2008-05-21 Thread Vincent Schut
Christopher Barker wrote:
 
 Vincent Schut wrote:
 Lets say I have a rgb image of arbitrary size, as a normal ndarray 
 (that's what my image reading lib gives me). Thus shape is 
 (3,ysize,xsize), dtype = int8. How would I convert/view this as a 
 recarray of shape (ysize, xsize) with the first dimension split up into 
 'r', 'g', 'b' fields? No need for 'x' and 'y' fields.
 
 Take a look in this list for a thread entitled recarray fun about a 
 month ago -- you'll find some more discussion of approaches.

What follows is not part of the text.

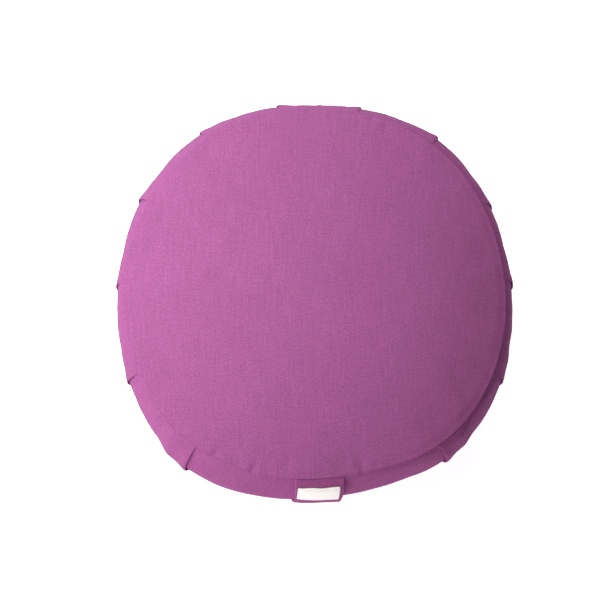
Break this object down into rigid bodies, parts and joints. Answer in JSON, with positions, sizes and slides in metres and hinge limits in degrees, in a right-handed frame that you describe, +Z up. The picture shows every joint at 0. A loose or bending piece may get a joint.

Well, actually that thread was my inspiration to take a closer look into 
recarrays...
 
 Also, if you image data is rgb, usually, that's a (width, height, 3) 
 array: rgbrgbrgbrgb... in memory. If you have a (3, width, height) 
 array, then that's rrr... Some image libs 
 may give you that, I'm not sure.

My data is. In fact, this is a simplification of my situation; I'm 
processing satellite data, which usually has more (and other) bands than 
just rgb. But the data is definitely in shape (bands, y, x).
 
 Also, you probably want a uint8 dtype, giving you 0-255 for each byte.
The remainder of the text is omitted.